Osgood introduces each selection with apt assessments of the Caesar in question and the cultural background to the particular passage at hand. The line-by-line commentary that follows is likewise brief and selective, and sometimes not generous enough for the genuinely intermediate student. As Osgood notes, reading Suetonius is a good way to learn vocabulary in context, but Suetonius’ style is not easy at first. His sentences often include a lot of information, are dense in participles, and unpredictable in their ordering. Hence more help seems needed in the early parts of the commentary. To take one example: on si … posset at Aug. 78.2, Osgood’s only comment (p. 32) is that “in Livy and later writers, the subjunctive of the historical tenses is used in place of the indicative in the protasis of a general conditional (Bennett sec. 302.3.a).” It is helpful that he cites Bennett’s New Latin Grammar (as he regularly does), and those students who do indeed look up the citation in Bennett will appreciate Osgood’s point, but I anticipate that such a comment will mean little (or be confusing) to the average intermediate student. The great majority of Osgood’s notes are appropriate, and his inclusion of relevant cultural material is often adroit, but the overall level of the commentary suggests to me that it would be more appropriate for third-year college Latin students than second-year students.

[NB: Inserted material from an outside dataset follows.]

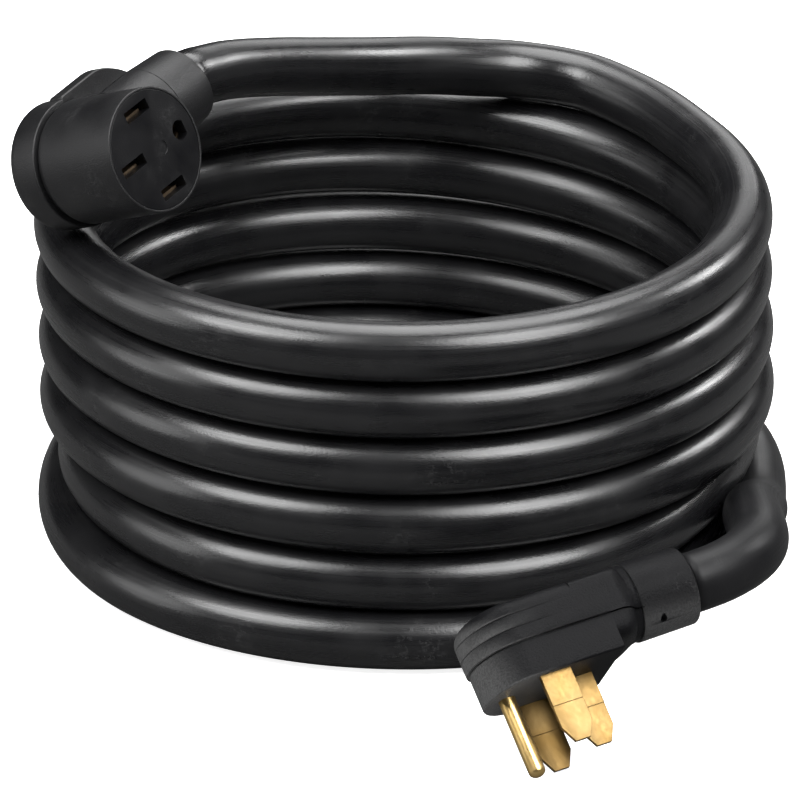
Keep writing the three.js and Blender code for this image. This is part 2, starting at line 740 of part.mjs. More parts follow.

In sum, Osgood has successfully added Suetonius to the undergraduate Latin canon. For an instructor to teach this reader effectively, however, he or she needs to start slowly and help students acclimate to Suetonius’ Latin. Once underway, the unforgettable details of Suetonius’ biographies will pique student interest as well as sustain the cross-biographical comparison that Osgood’s structure fosters. Osgood’s achievement in this reader is not only that he has made teaching Suetonius possible at this level, but that his execution so illustratively reveals the virtues of his subject.